More specifically, he listed eight specific conditions that he believed would need to be fulfilled to achieve the establishment of this new society based on the being mode:

>> All brainwashing methods in industrial and political advertising must be prohibited

>> The gap between the rich and the poor nations must be closed

>> Many of the evils of present-day capitalist and communist societies would disappear with the introduction of a guaranteed yearly income

>> Women must be liberated from patriarchal domination

>> A Supreme Cultural Council, charged with the task of advising the government, the politicians, and the citizens in all matters in which knowledge is necessary, should be established

>> A system of effective dissemination of effective information must be established

>> Scientific research must be separated from application in industry and defense

>> While all the suggestions made in the foregoing pages will be difficult enough to realize, our difficulties become almost insurmountable with the addition of another necessary condition of a new society: atomic disarmament

All this may sound perhaps a bit too optimistic, but as Fromm himself wrote, every step toward the establishing of a fair, happy, and sustainable society based on the being mode, no matter how small, will be an achievement that will give us immense satisfaction and get us a little closer to the final objective.
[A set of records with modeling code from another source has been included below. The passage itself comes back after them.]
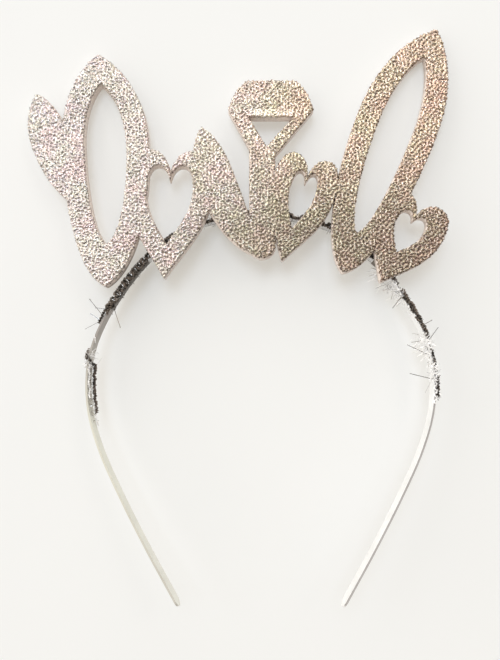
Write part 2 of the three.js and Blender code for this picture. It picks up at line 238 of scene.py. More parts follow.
# Long film ends: the turn they grow at, and how far they lean along the band from straight out, in degrees
Spike = namedtuple("Spike", "stretch share turn lean length slot")
SPIKES = [
    Spike(LEFT_SIDE, 0.73, -0.25, 128, 7.0, DARK),
    Spike(LEFT_SIDE, 1.00, 0.20, 0, 3.0, SILVER),
    Spike(LEFT, -0.17, 0.20, 25, 8.5, DARK),
    Spike(LEFT, -0.23, 0.20, -56, 7.0, DARK),
    Spike(LEFT, -0.25, 0.20, 10, 5.0, SILVER),
    Spike(LEFT, -0.03, 0.20, -24, 4.6, SILVER),
    Spike(LEFT, 0.06, -0.20, -141, 9.0, BROWN),
    Spike(LEFT, 0.05, -0.20, -104, 8.0, DARK),
    Spike(RIGHT, 0.25, -0.20, -168, 7.5, WHITE),
    Spike(RIGHT, 0.65, -0.20, 163, 6.0, DARK),
    Spike(RIGHT, 0.95, -0.20, -136, 4.5, WHITE),
    Spike(RIGHT_SIDE, 0.12, 0.20, -6, 4.2, DARK),
    Spike(RIGHT_SIDE, 0.32, 0.20, -36, 6.0, DARK),
    Spike(RIGHT_SIDE, 0.50, -0.20, -145, 9.5, DARK),
    Spike(RIGHT_SIDE, 0.80, -0.20, -167, 9.0, DARK),
    Spike(RIGHT_SIDE, 0.78, -0.20, 123, 6.5, DARK),
]

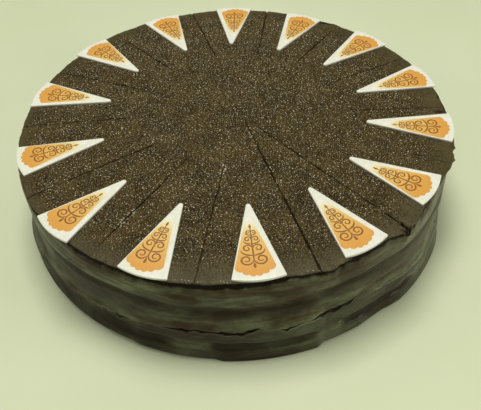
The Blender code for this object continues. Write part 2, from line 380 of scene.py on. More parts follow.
def hermite(knots, values, spacing):
    """Smooth rows through each column's knots, about spacing apart, with no overshoot."""
    gaps = np.diff(knots, axis=0)
    slopes = np.diff(values, axis=0) / gaps
    middle = np.where(slopes[1:] * slopes[:-1] > 0.0, 2.0 * slopes[1:] * slopes[:-1], 0.0)
    middle = middle / np.where(np.abs(slopes[1:] + slopes[:-1]) > 1e-9, slopes[1:] + slopes[:-1], 1.0)
    tangents = np.concatenate([slopes[:1], middle, slopes[-1:]])
    rows_at, rows_of = [], []
    for index, gap in enumerate(gaps):
        steps = max(2, round(gap.mean() / spacing))
        for step in range(steps):
            t = step / steps
            ease = t * t * (3.0 - 2.0 * t)
            bend = t * (1.0 - t)
            pull = tangents[index] * (1.0 - t) - tangents[index + 1] * t
            rows_of.append(values[index] * (1.0 - ease) + values[index + 1] * ease + pull * bend * gap)
            rows_at.append(knots[index] + gap * t)
    return np.array(rows_at + [knots[-1]]), np.array(rows_of + [values[-1]])


def recess_reach(angle):
    """1 where the drawn-in stretch above the foot runs, falling to 0 in the gaps between its parts."""
    return np.clip(sum(turn_between(angle, start, end, 3.5) for start, end in RECESS_PARTS), 0.0, 1.0)


def recess_edges(angle):
    """Depths of the recess's upper and lower edge in millimetres; it climbs towards the left side, and
    slopes down towards the front at the right."""
    climb = stretches(((-172.0, -112.0, 30.0, 6.5), (40.0, 120.0, 25.0, 1.5)), angle)
    slope = 3.0 * turn_between(angle, -67.5, -45.0, 12.0)
    top = RECESS_TOP + 0.4 * round_noise(33, 14, angle) - climb + slope
    low = RECESS_BOTTOM + 0.6 * slope + 0.3 * round_noise(36, 10, angle)
    return top, low


# How far down the crease under the lip, painted dark as shade, reaches: (angle, depth in millimetres)
CREASE_COURSE = (
    (-180.0, 3.3), (-144.0, 3.5), (-134.0, 3.9), (-128.0, 4.5), (-117.0, 4.3), (-108.0, 3.8), (-104.0, 4.4),
    (-92.0, 4.4), (-86.0, 4.2), (-81.0, 3.8), (-78.0, 3.3), (-68.0, 3.3), (-65.0, 3.9), (-56.0, 3.9),
    (-53.0, 3.2), (-46.0, 3.5), (-36.0, 3.8), (-28.0, 3.3), (-20.0, 2.6), (20.0, 2.8), (180.0, 2.9),
)


def side_knots(angle):
    """(depth, stand-out, cut, shade) down the side, in millimetres; cut and shade are painted shade, cut in
    the crease under the lip and inside the seam's gaps, shade also in the fold, the recess and low down."""
    fold, seam, gap = fold_depth(angle), seam_depth(angle), seam_gap(angle)
    torn = ramp(gap, 0.05, 0.5)
    mouth = 1.7 * gap * (1.0 + 0.25 * round_noise(37, 2.2, angle))
    teeth = 0.36 * round_noise(31, 1.7, angle)
    crease = follow(CREASE_COURSE, angle) + 0.2 * round_noise(32, 11, angle)
    crease = np.clip(crease + teeth, 2.15, 5.0)
    (recess, low), drawn = recess_edges(angle), recess_reach(angle)
    ledge = 0.3 * round_noise(34, 6, angle)
    flare = 0.3 * round_noise(35, 12, angle)
    # dusky adds painted shade at the left and front left
    dusky = turn_between(angle, -178.0, -106.0, 14.0)
    return (
        (1.75 + 0 * angle, -1.3, 1.0, 1.0),
        (crease - 0.35, -0.85, 1.0, 1.0),
        (crease, -0.5, 0.6, 0.6),
        (crease + 0.5, -0.1, 0.0, 0.2),
        (6.5, 0.45, 0.0, 0.0),
        (10.0, 0.65, 0.0, 0.0),
        (fold - 3.4, 0.55, 0.0, 0.1),
        (fold - 1.7, -0.1, 0.0, 0.45),
        (fold - 0.5, -0.75, 0.0, 0.9),
        (fold + 1.0, -0.55, 0.0, 0.9),
        (fold + 3.2, 0.05, 0.0, 0.75),
        (fold + 6.0, 0.35, 0.0, 0.5 + 0.3 * dusky),
        (seam - 5.0 + ledge, 0.5, 0.0, 0.1 + 0.5 * dusky),
        (seam - 2.4 + ledge, 0.95, 0.0, 0.3 * dusky),
        (seam - 0.6, 1.15, 0.0, 0.0),
        (seam, 0.95, 0.15 * torn, 0.4 * torn),
        (seam + 0.2, 0.8 - 1.7 * gap, torn, torn),
        (seam + 0.25 + 0.5 * mouth, 0.7 - 1.9 * gap, torn, torn),
        (seam + 0.3 + mouth, 0.8, 0.6 * torn, 0.8 * torn),
        (seam + 0.8 + mouth, 0.85, 0.0, 0.1),
        (seam + 2.4 + mouth, 0.6, 0.0, 0.65 + 0.25 * dusky),
        (0.4 * seam + 0.6 * recess + 1.0, 0.5, 0.0, 0.7 + 0.25 * dusky),
        (recess - 0.9, 0.4, 0.0, 0.6 + 0.25 * dusky),
        (recess - 0.1, 0.3 - 0.5 * drawn, 0.0, 0.3 + 0.7 * drawn),
        (recess + 0.9, 0.2 - 2.1 * drawn, 0.0, 0.2 + 0.8 * drawn),
        (0.6 * recess + 0.4 * low, 0.2 - 1.9 * drawn, 0.0, 0.2 + 0.8 * drawn),
        (low - 0.3, 0.2 - 1.1 * drawn, 0.0, 0.2 + 0.7 * drawn),
        (low + 1.2, 0.1 + flare, 0.0, 0.65 + 0.3 * dusky),
        (54.6, 0.35 + flare, 0.0, 0.55 + 0.35 * dusky),
        (56.6, 0.1 + 0.5 * flare, 0.0, 0.7 + 0.25 * dusky),
        (57.9, -0.1, 0.0, 0.7),
        (HEIGHT / MM, -0.5, 0.0, 1.0),
    )


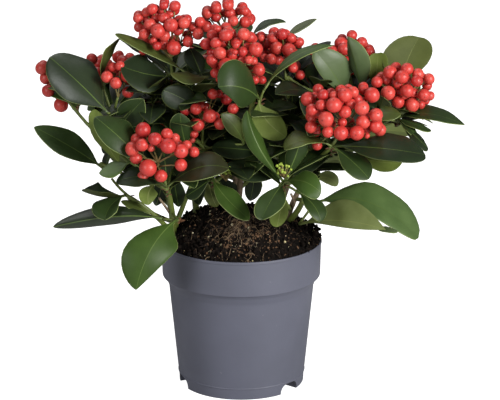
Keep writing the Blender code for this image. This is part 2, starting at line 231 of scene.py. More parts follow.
def make_mottle_group():
    """Two colours mixed by soft noise."""
    group, inside, outside = new_group(
        "Mottle",
        (
            ("Colour", "NodeSocketColor", (0.5, 0.5, 0.5, 1.0)),
            ("Second Colour", "NodeSocketColor", (0.3, 0.3, 0.3, 1.0)),
            ("Scale", "NodeSocketFloat", 40.0),
            ("Low", "NodeSocketFloat", 0.35),
            ("High", "NodeSocketFloat", 0.65),
        ),
        (("Colour", "NodeSocketColor"), ("Mask", "NodeSocketFloat")),
    )
    nodes = group.nodes
    links = group.links
    place = nodes.new("ShaderNodeTexCoord")
    pattern = nodes.new("ShaderNodeTexNoise")
    pattern.inputs["Detail"].default_value = 4.0
    spread = nodes.new("ShaderNodeMapRange")
    mix = nodes.new("ShaderNodeMix")
    mix.data_type = "RGBA"
    links.new(place.outputs["Object"], pattern.inputs["Vector"])
    links.new(inside.outputs["Scale"], pattern.inputs["Scale"])
    links.new(pattern.outputs["Fac"], spread.inputs["Value"])
    links.new(inside.outputs["Low"], spread.inputs["From Min"])
    links.new(inside.outputs["High"], spread.inputs["From Max"])
    links.new(spread.outputs["Result"], mix.inputs["Factor"])
    links.new(inside.outputs["Colour"], mix.inputs["A"])
    links.new(inside.outputs["Second Colour"], mix.inputs["B"])
    links.new(mix.outputs["Result"], outside.inputs["Colour"])
    links.new(spread.outputs["Result"], outside.inputs["Mask"])
    return group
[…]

To Have or to Be is such a dense and meaningful book that no summary can make justice to Erich Fromm’s masterpiece. In my view, it is a book definitely worth reading—even though it was published nearly 50 years ago, it is so topical and so relevant to what is happening today. It talks about pollution and wars and other hot topics, in addition to offering solutions that no current politicians seem to be able even to think of.

If this article arose your curiosity at all, please go and get To Have or to Be!